MORE: California Drought Special

"We can reuse it; we use it every day and we recycle it every day," he said. "We save about 50 percent compared to last year."

Recycled water goes from one reservoir, down a canal to the next, and it's pumped up to the largest reservoir on the hill. The next day, it's mixed with some new water and reused to irrigate millions of plants.

Perez says it just makes sense.

"You don't want to waste the water. You don't wanna run off, don't wanna have it going out the door," he said.

This is conservation on a large scale at a time when every drop counts.

Currently, the vast majority of rainwater in Los Angeles is flushed out to the ocean as quickly as possible, and that's by design, says David Pettijohn with the Los Angeles Department Of Water and Power

"It took many years to engineer that system, so now what we're trying to do is reverse that trend," he said.
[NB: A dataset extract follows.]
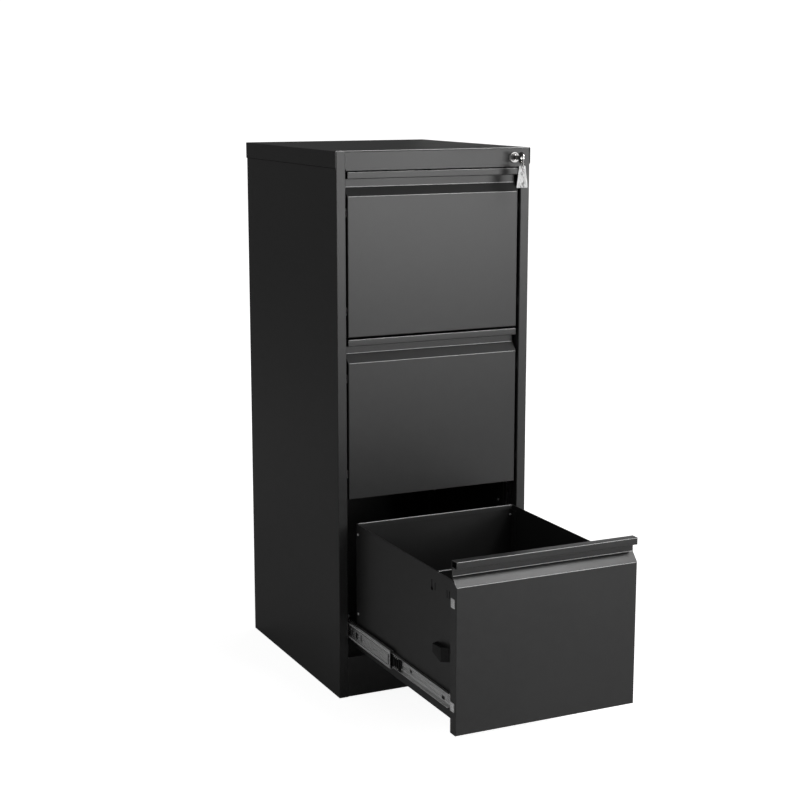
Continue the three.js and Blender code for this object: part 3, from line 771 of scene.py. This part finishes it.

The department debuted a new plan to more than double the city's stormwater capture from 90,000 acre feet to 205,000 acre feet. That would account for more than one-third of its yearly supply and reduce the need to import water from the north.

Projects would be large and small ranging permeable streets that allow water to soak through and replenish the L.A. Aquifer, to homes with rain barrels.

"There aren't any more rivers or streams you can build aqueducts to and bring water into Southern California, so you really have to start focusing on local water resources," Pettijohn said.

They took us to one test site where rainwater is guided downhill into a storm drain, gradually helping recharges the region's underground supply. The project captures enough stormwater for about 100 homes, which may not sound like much, but the department hopes to replicate it across the city.

The Arid Lands Institute, a SoCal think tank, advocates capturing stormwater everywhere in the city. It released a study identifying some 40,000 potential sites in the San Fernando Valley.

It signals a shift in mindset from the days when L.A. built a system to rid itself of stormwater to the new reality of capturing it and reusing it.

"And it's also a shift away from the idea of importing water to, 'Hey, let's see what we can do locally and try to live within our means locally,'" Pettijohn said.

LADWP is asking customers for a rate hike to help fund a two-decade master plan that could cost as much as $220 million.